The Clarion Partners Real Estate Income Fund (the Master Fund) generated a 4.92% total return in 2025, while maintaining a stable annual distribution rate of 7%. Performance was generally consistent with that of 2024 and exceeded its peer group in both private-market investments and publicly traded ETFs of comparable type. The iCapital Franklin Clarion Real Estate Income Trust, serves as a feeder vehicle into the Master Fund’s Class I shares. The Master Fund’s 2025 performance marks a second consecutive year of recovery following the 2023 trough, reflecting agile asset allocation aimed at enhancing Net Investment Income growth. While its NAV has continued to face pressure due to capitalization rates remaining elevated, we believe this headwind is likely to moderate in 2026. Market consensus points to a more accommodative rate environment, which should support valuation expansion and contribute to a potential NAV recovery in 2026. Other key analysis on the Master Fund is summarized as below. 

  • Positioning for the Next Real Estate Upcycle in the U.S. The Master Fund has a strategic allocation change, positioning it to capitalize on the nascent recovery in private real estate. Lower rates should gradually lift multifamily valuations, while industrial properties benefit from elevated construction costs, constrained supply, and robust demand drivers, supporting rental growth and asset price appreciation. CBRE’s 2026 survey highlights investor optimism, including expected cap rate compression, improved liquidity, and increased acquisitions. With private real estate valuations near decade lows, contrasting elevated public equities, the Master Fund’s opportunistic buying during dislocation and disciplined approach offer an attractive entry point for the next phase of the U.S. private real estate upcycle. 

  • Income Outperformance with Long-Term Value Creation. In 1H 2025, the Master Fund achieved solid 31% YoY growth in total investment income, driven by stronger interest and dividend income than rental income, benefiting from the elevated interest rate environment. Expense increases can be viewed as strategic investments supporting scale, proactive buying during dislocations, and long-term value creation. The Master Fund tactically shifted toward debt in early 2025 for higher yields amid slow rate cuts, then increased equity exposure as rate decline expectations grew in 2H 2025, capitalizing on anticipated supply shortages and recovery-driven appreciation. It exhibits superior consistency, downside protection (max drawdown -1.67% vs. peers’ higher), low leverage, reliable liquidity, and a 7% distribution rate. 

  • Strong Balance Sheet and Prudent Leverage. The Master Fund maintains a solid balance sheet and strong liquidity, with continued expansion in 1H 2025 supported by resilient operations and robust demand for new shares. Leverage remains conservative at 11.4% by September 30, 2025, well below the targeting 20% medium-term, reflecting caution amid market volatility, with most acquisitions being funded via cash or joint ventures. Total available liquidity stands at $127.9 million (~11% of NAV), higher than public REITs’ normal range of 5-10% NAV, and comfortably covering $53.8 million in redemptions during 1H 2025. Net assets rose 41% YoY to $1.03 billion, driven by inflows, including some institutional investors. A flexible $125 million credit facility, with most of it undrawn, enables efficient capital deployment at a low cost of 6%. Management anticipates moderate leverage increases as rate visibility improves to enhance overall returns. 
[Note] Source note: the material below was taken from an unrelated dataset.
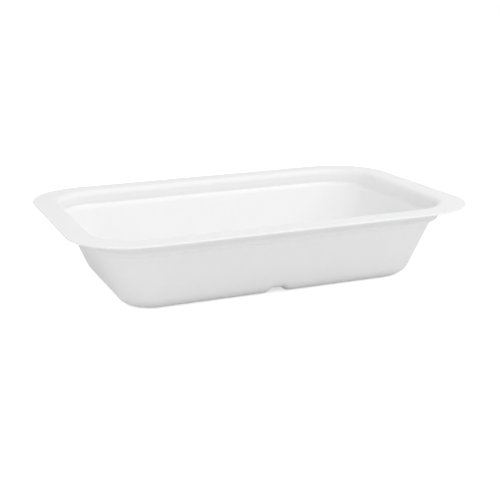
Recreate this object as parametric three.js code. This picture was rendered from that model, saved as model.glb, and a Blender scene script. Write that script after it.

  • Key Risks to Monitor. While we maintain a constructive outlook for the Master Fund in 2026, supported by favorable sectoral tailwinds in U.S. private real estate, we believe it is prudent to highlight several risks that warrant close monitoring. First, Interest Rate Risk: the NAV growth will be mainly driven by cap rate compression, which is tied to expected interest rate cuts. Any delayed cuts or prolonged higher-for-longer rate environment would likely slow valuation recovery and NAV appreciation for the Master Fund’s assets. Second, Multifamily Demand Trade-Off Risk: lower rates may boost homebuying, potentially shifting some rental demand to ownership and softening multifamily rental demand. However, our base case expects rising home prices to maintain affordability challenges, supporting multifamily demand. We see this risk as limited due to the Master Fund’s focus on high-population-growth markets with persistent structural housing undersupply. Third, Key Stakeholder Risk: two major Canadian pensions are key investors. While no near-term shifts are expected, escalating US-Canada trade tensions could prompt broader reallocation over time, potentially impacting liquidity or distributions, though we view this risk as low given their long-term focus.